Biographical details
- Born: August 20, 1918
- Died: October 16, 1996 (aged 78)

Playing career
- 194\–1941: Missouri
- Position(s): Halfback

Administrative career (AD unless noted)
- ?: Missouri (assistant)

Accomplishments and honors

Awards
- First-team All-Big Six (1941);

= Harry Ice =

American football player (1918–1997)

Harry "Slippery" Ice (August 20, 1918 – October 16, 1997) was a record-setting halfback for the University of Missouri Tigers football team, and a long-time member of the Tigers' Athletic Department.

Harry Ice grew up in Kansas City and attended Wentworth Military Academy in Lexington, Missouri from 1936 to 1939. At Wentworth, he was on the football, basketball, track, and baseball teams, captaining both the basketball and track squads. He was named the school's best all-around athlete in 1938.

He entered the University of Missouri in 1939, and did not initially go out for football. But legendary coach Don Faurot spotted Ice on the intramural fields, while playing for Beta Theta Pi, and convinced him to try out for the varsity. In 1940 and 1941, Ice established himself as one of the Tigers' top all-time running backs. In 1941, "Slippery Ice", as he was known, set a number of Missouri records as a member of Faurot's first split-T team that led the nation in rushing. Ice's records include 240 yards rushing (on only 8 carries) against Kansas in 1941, an average of 30.0 yards per in that same game, and a 95-yard touchdown run against Iowa State in 1941. His single game rushing record stood until 1998, and the other records still stand. Ice was an all-Big Six selection in 1941 as Missouri won the conference championship and went on to the Sugar Bowl, where he was the game's MVP. Ice played in the College All-Star Game in the summer of 1942, and was chosen to MU's All-Century Football Team. He also lettered twice in baseball.

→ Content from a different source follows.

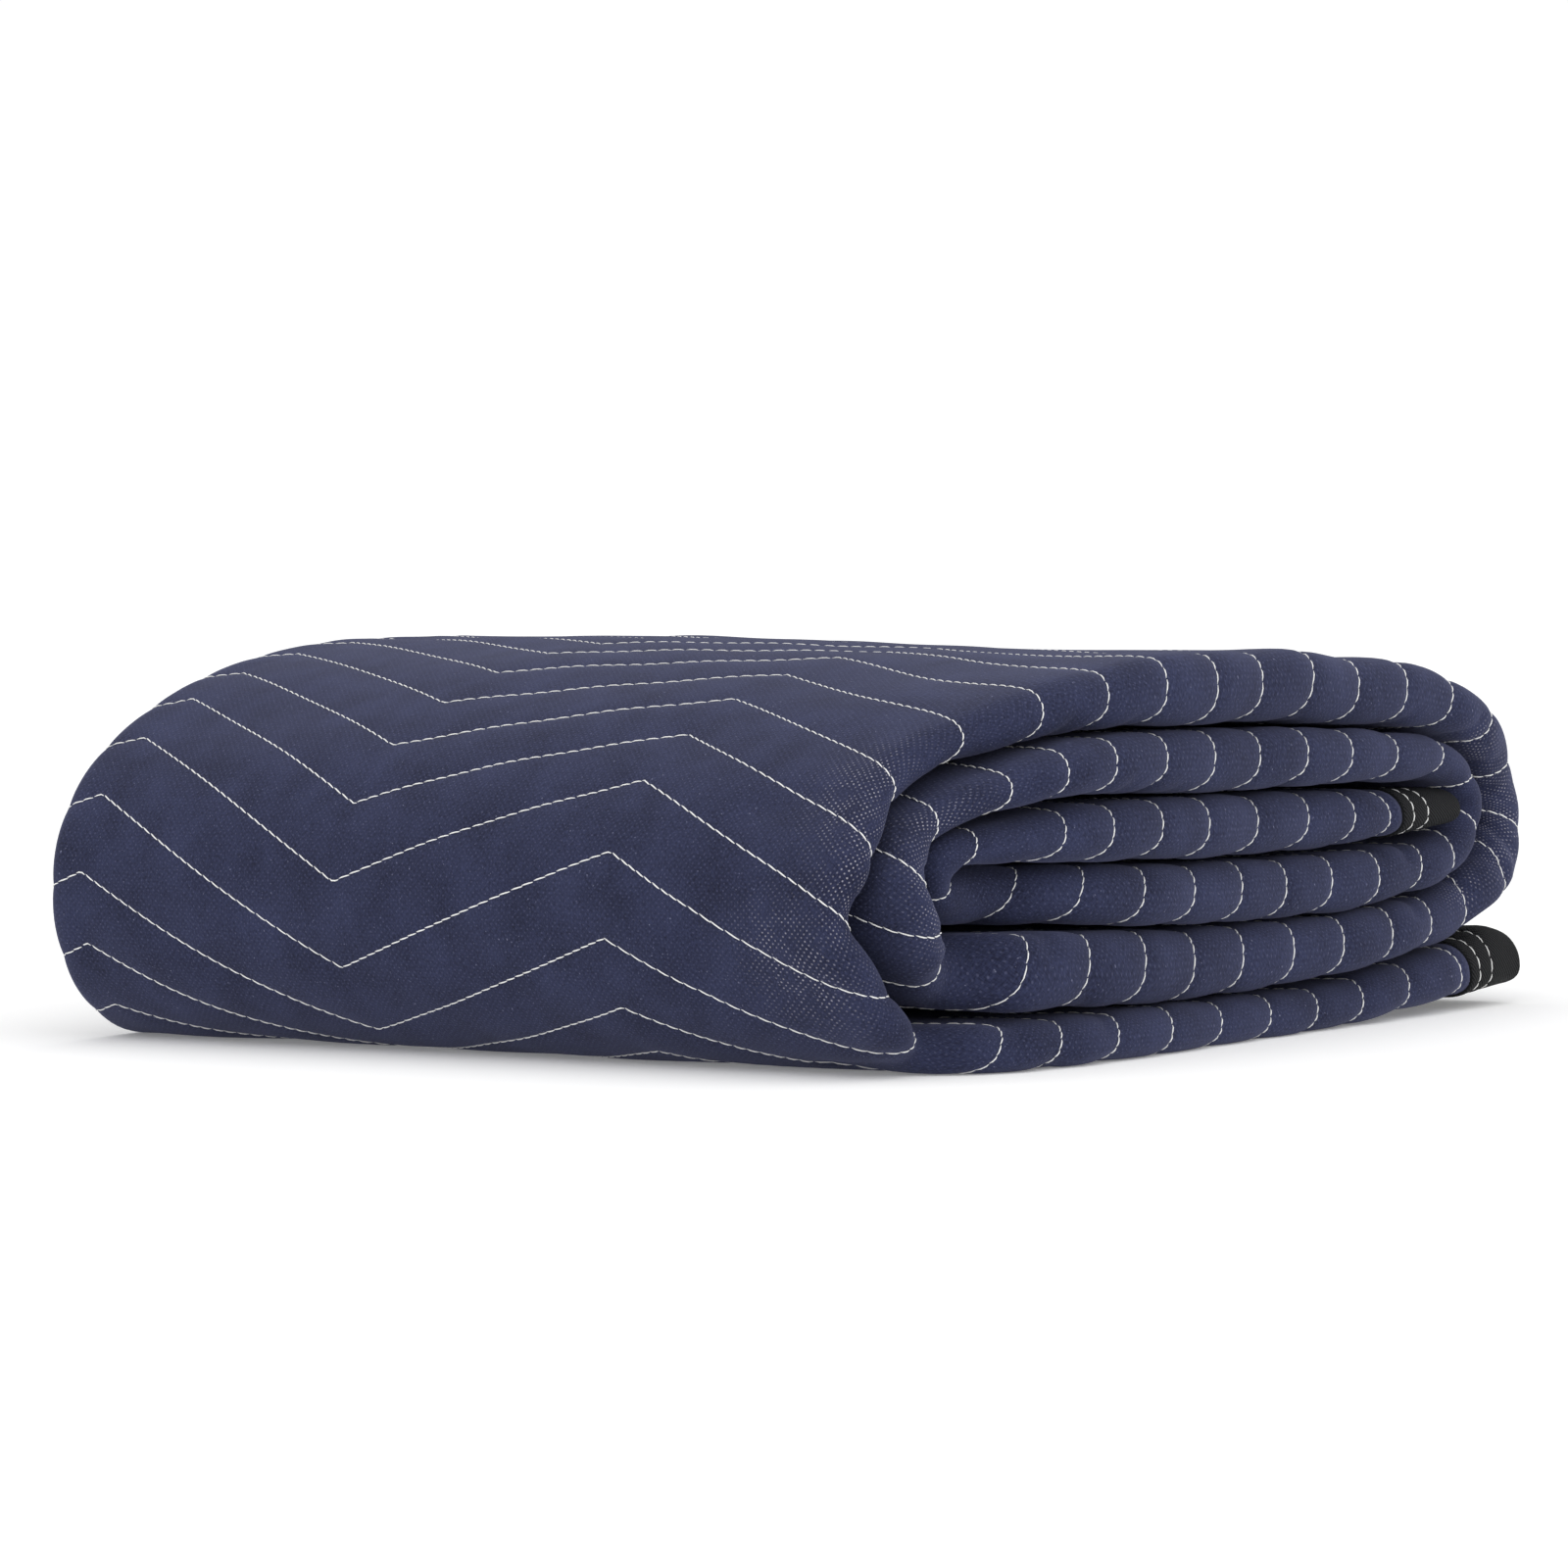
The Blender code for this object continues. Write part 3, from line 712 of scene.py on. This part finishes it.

He joined the United States Army as a Second Lieutenant in January 1942, and was discharged as a Major in August 1946. He was overseas for thirty months in the Southwest Pacific Theater. He was in three campaigns and the occupation in Japan with the 33rd Infantry Division. He received the Combat Infantryman Badge, Bronze Star, Purple Heart with Oak Leaf Cluster and two special citations.

Ice joined the M.U. athletic staff in 1952, and served in a variety of capacities, including interim athletic director and assistant athletic director, until his retirement in 1979. He was inducted into the Missouri Sports Hall of Fame in 1993. He died at age 78 in 1996.